Emerging growth company ☒
If an emerging growth company, indicate by check mark if the registrant has elected not to use the extended transition period for complying with any new or revised financial accounting standards provided pursuant to Section 13(a) of the Exchange Act.
Item 1.02. Termination of a Material Definitive Agreement.
On September 19, 2024, ALT US 01 LLC (“ALT”), a company incorporated under the laws of Delaware and indirect wholly owned subsidiary of Alternus Clean Energy, Inc. (the “Company”) terminated a Membership Interest Purchase and Sale Agreement dated May 1, 2024 (the “MIPA”) by and among ALT and C2 Taiyo Fund I, LP, a Delaware limited partnership (“C2”). Pursuant to the MIPA, among other things, C2 was to sell to ALT, and ALT was to purchase from C2, 100% of the membership interests in Taiyo Holding LLC (“Target”) as further described in the Company’s Current Report on Form 8-K filed on May 1, 2024.
The MIPA contained certain conditions precedent which were not met by C2, as a result of which, ALT terminated the MIPA. No termination penalties were incurred by C2 or the Company as a result of the termination of the MIPA, and there is no further liability or obligation on the part of either party.

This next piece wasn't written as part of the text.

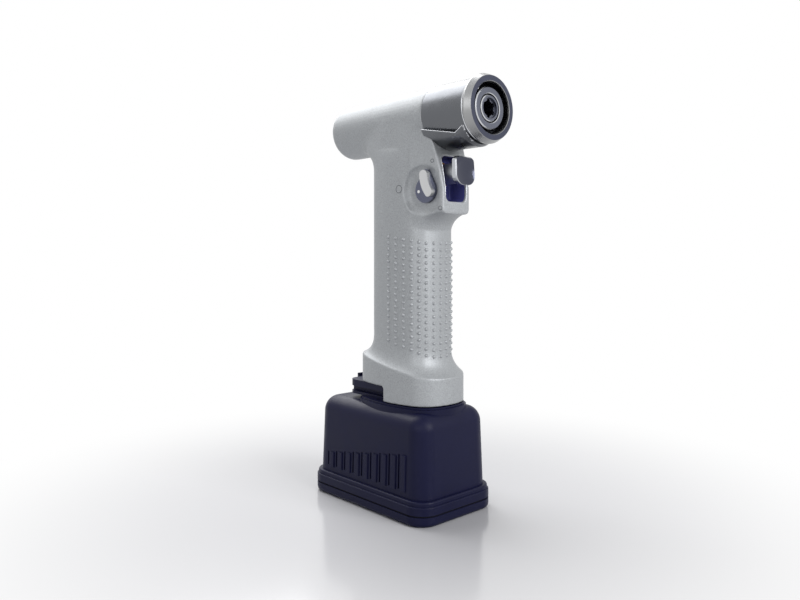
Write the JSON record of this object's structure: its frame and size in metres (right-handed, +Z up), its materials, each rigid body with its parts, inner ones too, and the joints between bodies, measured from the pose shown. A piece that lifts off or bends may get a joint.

Item 3.01 Notice of Delisting or Failure to Satisfy a Continued Listing Rule or Standard; Transfer of Listing.
As previously disclosed, on March 20, 2024, the Listing Qualifications department of The Nasdaq Stock Market LLC (the “Staff”) notified the Company that it did not comply with the minimum bid price requirement for continued listing on The Nasdaq Capital Market. Nasdaq Listing Rule 5550(a)(2) requiring listed securities to maintain a minimum bid price of $1.00 per share (the “Minimum Bid Price Requirement”). The notice had no immediate effect, with the Company receiving an initial compliance period of 180 calendar days, or until September 16, 2024 to regain compliance with the Minimum Bid Price Requirement.
On September 19 2024, the Company received a delist determination letter from the Staff advising the Company that the Staff had determined that the Company did not meet the eligibility for a second 180-day compliance period, due to its non-compliance comply with the minimum $4,000,000/$5,000,000 stockholders’ equity requirement for initial listing on The Nasdaq Capital Market (“Minimum Stockholders’ Equity Requirement”).
As a result, unless the Company requests an appeal of the Staff’s determination by September 26, 2024, trading of the Company’s common stock will be suspended at the opening of business on September 30, 2024, and a Form 25-NSE will be filed with the Securities and Exchange Commission (the “SEC”), which will remove the Company’s securities from listing and registration on The Nasdaq Stock Market (“Nasdaq”).
The Company intends to submit a hearing request to the Nasdaq Hearings Panel (the “Panel”) no later than 4:00 p.m. Eastern Time on September 26, 2024, which request will stay suspension of the Company’s securities and the filing of the Form 25-NSE pending the Panel’s decision. There can be no assurance that the Panel will grant the Company’s request for continued listing on The Nasdaq Capital Market.
The Company intends to take all reasonable measures available to regain compliance under the Nasdaq Listing Rules, including effecting a reverse split of its outstanding common stock subject to approval by its stockholders. The Company continues to evaluate various alternative courses of action to regain compliance with the Minimum Bid Price Requirement and the Minimum Stockholders’ Equity Requirement. However, there can be no assurance that the Company will be able to maintain compliance with the Nasdaq Capital Market’s continued listing requirements or regain compliance with the Minimum Bid Price Requirement or the Minimum Stockholders’ Equity Requirement.
Item 8.01. Other Events.
On September 19, 2024, the Company issued a press release announcing the termination of the MIPA, a copy of which is furnished as Exhibit 99.1 and incorporated herein by reference.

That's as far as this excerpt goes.